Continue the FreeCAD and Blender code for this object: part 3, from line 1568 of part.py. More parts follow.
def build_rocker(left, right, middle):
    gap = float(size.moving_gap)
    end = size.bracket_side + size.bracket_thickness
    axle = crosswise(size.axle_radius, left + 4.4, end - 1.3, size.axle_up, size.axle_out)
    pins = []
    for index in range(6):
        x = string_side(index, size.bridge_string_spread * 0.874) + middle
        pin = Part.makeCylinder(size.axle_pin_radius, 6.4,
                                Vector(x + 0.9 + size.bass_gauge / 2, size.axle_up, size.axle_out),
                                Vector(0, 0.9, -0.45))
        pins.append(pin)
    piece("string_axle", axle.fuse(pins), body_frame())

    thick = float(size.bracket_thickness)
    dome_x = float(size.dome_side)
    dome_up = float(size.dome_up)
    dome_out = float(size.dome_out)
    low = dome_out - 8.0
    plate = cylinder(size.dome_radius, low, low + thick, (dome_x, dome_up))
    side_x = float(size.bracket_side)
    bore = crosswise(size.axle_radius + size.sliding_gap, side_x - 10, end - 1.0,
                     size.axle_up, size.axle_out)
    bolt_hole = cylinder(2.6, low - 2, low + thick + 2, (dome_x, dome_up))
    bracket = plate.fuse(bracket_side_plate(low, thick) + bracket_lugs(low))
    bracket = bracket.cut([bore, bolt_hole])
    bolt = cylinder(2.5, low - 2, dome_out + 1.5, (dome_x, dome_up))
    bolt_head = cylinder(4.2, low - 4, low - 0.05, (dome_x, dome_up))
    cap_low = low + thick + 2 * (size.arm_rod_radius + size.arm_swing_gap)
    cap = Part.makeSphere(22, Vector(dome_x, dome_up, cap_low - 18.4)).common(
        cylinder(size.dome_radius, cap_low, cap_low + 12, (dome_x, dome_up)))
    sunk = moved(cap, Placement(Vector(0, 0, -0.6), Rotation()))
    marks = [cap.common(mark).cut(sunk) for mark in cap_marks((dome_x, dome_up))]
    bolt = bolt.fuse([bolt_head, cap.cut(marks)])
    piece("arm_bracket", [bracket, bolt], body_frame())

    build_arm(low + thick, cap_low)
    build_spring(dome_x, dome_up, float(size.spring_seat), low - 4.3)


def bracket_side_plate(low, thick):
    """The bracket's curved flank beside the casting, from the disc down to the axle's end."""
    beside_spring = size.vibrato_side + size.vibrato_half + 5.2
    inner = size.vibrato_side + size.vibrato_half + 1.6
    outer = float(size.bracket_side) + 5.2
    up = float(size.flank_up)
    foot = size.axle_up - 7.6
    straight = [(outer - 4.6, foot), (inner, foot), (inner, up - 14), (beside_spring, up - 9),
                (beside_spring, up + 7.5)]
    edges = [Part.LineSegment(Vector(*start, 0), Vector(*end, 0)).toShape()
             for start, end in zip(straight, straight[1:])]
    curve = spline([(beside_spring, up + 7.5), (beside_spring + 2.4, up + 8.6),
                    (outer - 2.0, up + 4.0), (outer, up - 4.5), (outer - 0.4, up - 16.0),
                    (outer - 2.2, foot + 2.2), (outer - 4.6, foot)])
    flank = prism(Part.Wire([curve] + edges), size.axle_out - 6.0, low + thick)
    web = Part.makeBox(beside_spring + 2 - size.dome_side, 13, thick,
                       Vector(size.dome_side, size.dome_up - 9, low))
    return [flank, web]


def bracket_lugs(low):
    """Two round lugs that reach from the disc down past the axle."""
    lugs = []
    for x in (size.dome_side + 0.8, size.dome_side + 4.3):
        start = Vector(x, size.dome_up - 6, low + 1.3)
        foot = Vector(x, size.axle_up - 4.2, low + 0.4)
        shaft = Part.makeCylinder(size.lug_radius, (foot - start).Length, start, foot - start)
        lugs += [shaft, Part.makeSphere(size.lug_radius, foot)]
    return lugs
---
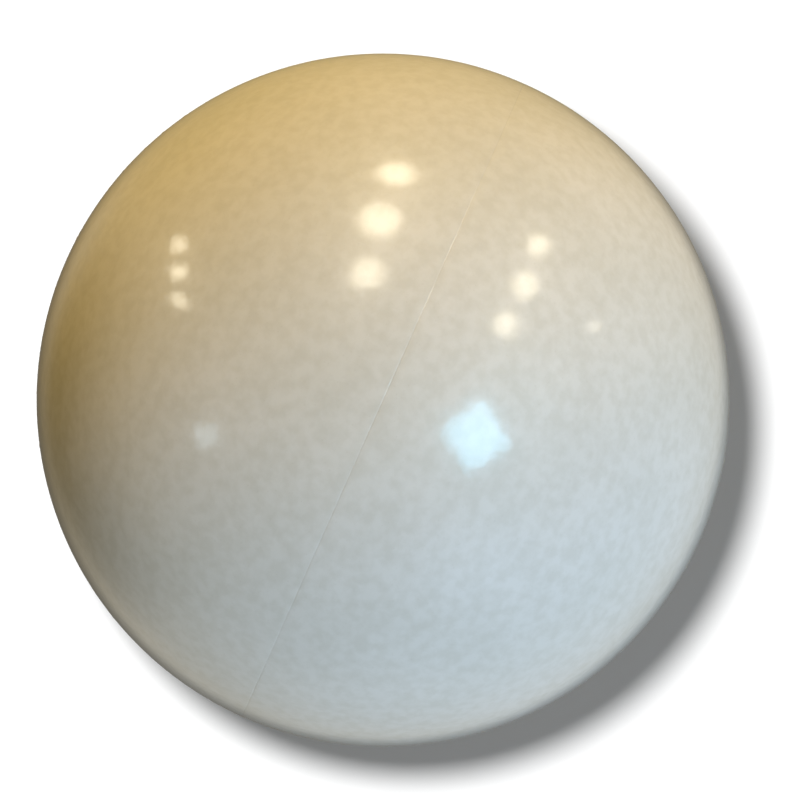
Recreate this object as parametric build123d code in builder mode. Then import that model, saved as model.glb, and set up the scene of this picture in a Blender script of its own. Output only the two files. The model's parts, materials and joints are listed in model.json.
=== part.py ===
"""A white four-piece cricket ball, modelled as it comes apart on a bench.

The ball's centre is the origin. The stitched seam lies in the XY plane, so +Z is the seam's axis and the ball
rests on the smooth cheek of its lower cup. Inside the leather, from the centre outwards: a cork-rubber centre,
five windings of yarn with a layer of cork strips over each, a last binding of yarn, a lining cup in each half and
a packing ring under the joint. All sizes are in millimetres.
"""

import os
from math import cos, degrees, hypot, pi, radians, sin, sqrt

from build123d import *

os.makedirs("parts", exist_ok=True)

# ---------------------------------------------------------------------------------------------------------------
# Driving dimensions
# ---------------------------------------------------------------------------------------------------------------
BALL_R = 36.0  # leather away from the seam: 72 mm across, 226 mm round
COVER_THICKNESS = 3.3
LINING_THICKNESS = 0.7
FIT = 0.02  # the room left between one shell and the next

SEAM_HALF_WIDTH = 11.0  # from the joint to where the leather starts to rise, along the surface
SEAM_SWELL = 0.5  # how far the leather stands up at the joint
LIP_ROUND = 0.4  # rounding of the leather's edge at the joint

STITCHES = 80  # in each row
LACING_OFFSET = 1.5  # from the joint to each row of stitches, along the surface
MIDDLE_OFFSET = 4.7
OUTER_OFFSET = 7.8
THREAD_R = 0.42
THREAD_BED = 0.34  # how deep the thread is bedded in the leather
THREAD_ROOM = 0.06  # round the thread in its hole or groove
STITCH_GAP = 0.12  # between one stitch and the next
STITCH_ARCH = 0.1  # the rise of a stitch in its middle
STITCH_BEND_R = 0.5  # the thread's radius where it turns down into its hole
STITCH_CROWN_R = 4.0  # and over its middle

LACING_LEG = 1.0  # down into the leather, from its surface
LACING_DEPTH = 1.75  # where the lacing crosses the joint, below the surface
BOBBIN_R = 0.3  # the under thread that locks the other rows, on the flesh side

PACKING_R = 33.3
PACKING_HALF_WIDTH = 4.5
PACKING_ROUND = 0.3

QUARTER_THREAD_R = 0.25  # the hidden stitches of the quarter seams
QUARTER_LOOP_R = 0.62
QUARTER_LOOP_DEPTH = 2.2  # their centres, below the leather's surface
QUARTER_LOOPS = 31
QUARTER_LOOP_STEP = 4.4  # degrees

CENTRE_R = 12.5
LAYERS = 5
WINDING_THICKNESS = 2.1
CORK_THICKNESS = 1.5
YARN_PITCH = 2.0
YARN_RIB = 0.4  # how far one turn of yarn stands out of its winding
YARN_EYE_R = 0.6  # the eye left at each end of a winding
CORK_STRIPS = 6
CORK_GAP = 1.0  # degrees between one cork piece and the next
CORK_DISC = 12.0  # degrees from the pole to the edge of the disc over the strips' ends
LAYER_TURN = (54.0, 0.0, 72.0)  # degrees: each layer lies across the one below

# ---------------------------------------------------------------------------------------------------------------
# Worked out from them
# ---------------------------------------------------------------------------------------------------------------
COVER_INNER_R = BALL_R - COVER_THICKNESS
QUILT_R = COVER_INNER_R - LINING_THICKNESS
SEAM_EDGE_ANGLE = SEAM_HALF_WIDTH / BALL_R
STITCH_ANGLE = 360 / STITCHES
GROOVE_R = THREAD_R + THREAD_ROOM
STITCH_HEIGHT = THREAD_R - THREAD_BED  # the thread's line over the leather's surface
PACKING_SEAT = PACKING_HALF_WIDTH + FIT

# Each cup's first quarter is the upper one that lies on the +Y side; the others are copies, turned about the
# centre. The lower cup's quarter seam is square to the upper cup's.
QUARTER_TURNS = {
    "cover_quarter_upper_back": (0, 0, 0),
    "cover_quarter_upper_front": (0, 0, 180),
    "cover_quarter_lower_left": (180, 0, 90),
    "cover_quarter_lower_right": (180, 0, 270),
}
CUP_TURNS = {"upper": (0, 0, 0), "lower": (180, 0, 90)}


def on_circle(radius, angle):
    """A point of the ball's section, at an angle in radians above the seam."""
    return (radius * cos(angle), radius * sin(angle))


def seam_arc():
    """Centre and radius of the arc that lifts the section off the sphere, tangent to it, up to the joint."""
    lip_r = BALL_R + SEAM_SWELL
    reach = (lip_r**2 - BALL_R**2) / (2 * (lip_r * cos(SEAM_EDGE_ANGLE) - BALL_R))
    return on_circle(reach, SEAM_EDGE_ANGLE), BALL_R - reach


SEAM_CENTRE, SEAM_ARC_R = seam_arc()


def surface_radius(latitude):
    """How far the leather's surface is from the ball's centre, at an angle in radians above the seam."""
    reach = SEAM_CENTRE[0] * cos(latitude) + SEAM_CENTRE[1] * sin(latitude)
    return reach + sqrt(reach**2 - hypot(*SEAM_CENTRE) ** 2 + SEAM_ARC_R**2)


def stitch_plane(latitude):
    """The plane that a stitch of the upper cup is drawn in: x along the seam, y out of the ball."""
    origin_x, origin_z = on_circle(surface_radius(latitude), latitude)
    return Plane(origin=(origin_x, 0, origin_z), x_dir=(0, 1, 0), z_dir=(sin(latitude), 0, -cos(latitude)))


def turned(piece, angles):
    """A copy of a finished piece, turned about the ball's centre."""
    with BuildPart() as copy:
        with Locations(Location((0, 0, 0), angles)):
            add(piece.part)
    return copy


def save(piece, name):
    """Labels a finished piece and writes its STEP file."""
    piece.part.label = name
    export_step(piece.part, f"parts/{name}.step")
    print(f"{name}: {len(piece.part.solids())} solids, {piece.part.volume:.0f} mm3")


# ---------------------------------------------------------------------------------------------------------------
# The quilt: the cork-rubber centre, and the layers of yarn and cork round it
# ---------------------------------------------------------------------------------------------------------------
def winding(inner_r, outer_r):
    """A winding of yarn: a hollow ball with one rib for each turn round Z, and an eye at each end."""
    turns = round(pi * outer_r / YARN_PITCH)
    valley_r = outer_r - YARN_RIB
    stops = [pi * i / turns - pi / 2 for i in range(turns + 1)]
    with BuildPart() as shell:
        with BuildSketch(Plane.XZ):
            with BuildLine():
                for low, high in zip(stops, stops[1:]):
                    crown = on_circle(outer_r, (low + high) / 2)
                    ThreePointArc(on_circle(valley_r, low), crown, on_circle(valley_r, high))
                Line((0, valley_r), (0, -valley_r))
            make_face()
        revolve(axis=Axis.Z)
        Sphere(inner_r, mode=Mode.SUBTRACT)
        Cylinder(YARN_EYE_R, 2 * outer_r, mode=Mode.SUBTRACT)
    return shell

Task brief
Look through the records and gather every line containing "this".

Correct result
Continue the FreeCAD and Blender code for this object: part 3, from line 1568 of part.py. More parts follow.
Recreate this object as parametric build123d code in builder mode. Then import that model, saved as model.glb, and set up the scene of this picture in a Blender script of its own. Output only the two files. The model's parts, materials and joints are listed in model.json.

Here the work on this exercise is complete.